そのほかにアマゾンでの大きな販売に結びついたバイラル製品には、イオス(Eos)のシェービングクリームがある。2021年2月、TikTokerのカーリー・ジョイ氏による有名な歯に衣着せぬ発言満載の動画をきっかけに製品のコラボにつながり、171%の売上増を記録した。また、ソフトシーン・カーソン(SoftSheen-Carson)のマジックシェイビングパウダー(Magic Shaving Powder)は、TikTokのマイクロインフルエンサーである@realbellabandsの動画のおかげで、7月に177%の急上昇を記録している。アクアファー(Aquaphor)も、2020年12月にリオス氏のバイラル動画によって数カ月間の伸びを示し、2021年3月にはさらに多くのTikTokユーザーがその製品について投稿したことで28%の成長となった。

TikTokの販売チャネルとしてのAmazon

TikTokの販売チャネルとしてのAmazonの価値に気づいたブランドもある。たとえば、レブロンは、インフルエンサーのナタリー・アティック=ヌネズ氏(@therobelifeblog)がフェイスローラーをAmazonで購入したと発言する動画をTikTokに掲載している。しかしほとんどの場合、「インフルエンサーは通常は(ブランドのサイトを)直接参照するか、場合によっては提携しているアルタ(Ulta)やセフォラ(Sephora)などの美容小売店を参照する」とデュランド氏は言う。

これはTikTok自体にも言えることだ。2021年の#TikTokMadeMeBuyItというギフトガイドでは、レブロンのフェイスローラーがAmazonの購入リンク付きで掲載されているが、ほかの美容製品はほかの小売店やD2Cサイトへのリンクが付いている。

レブロンは「TikTokでもっとたくさんのことを」行う計画だと、同社のアメリカの社長であるヘザー・ウォレス氏は最近開催されたGlossビューティサミットにて述べている。また、Amazonを含むリテールパートナーにも注力していくとのことだ。

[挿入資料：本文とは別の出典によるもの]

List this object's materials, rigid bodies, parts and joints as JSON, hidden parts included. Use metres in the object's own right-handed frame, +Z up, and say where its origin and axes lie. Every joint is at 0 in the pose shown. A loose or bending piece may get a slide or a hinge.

「Amazonとの仕事では、我々はAmazonが美容分野で何を達成しようとしているのかを本当に理解しているし、Amazonが生み出している新しいツールについても把握している。かなりのテクノロジーがあり、動きがとても速い」とウォレス氏は言う。

Amazonの公式ストアを持たないブランドでさえも、売上が急増している。シミラーウェブによると、ジ・オーディナリー(The Ordinary)は、有名なAHA 30%+BHA 2%ピーリングソリューション(AHA 30% + BHA 2% Peeling Solution)が2020年9月にTikTokでバイラルになり、2021年4月に再び話題になったことで、Amazonでのサードパーティでの売上が急増した。

TikTokでバイラルな製品を生むことに関しては、デュランド氏は「消費者にとっては最初はオーガニック(な投稿)がもっとも効果的だ。その製品を使用した結果が本当に正しいのか疑念を抱くことなく、製品に対する認識と信頼を得ることができるからだ」と説明する。「しかし、大物インフルエンサーとの有料パートナーシップは製品の露出度を高めるので、最初のブームの後の売上に確実に貢献している」。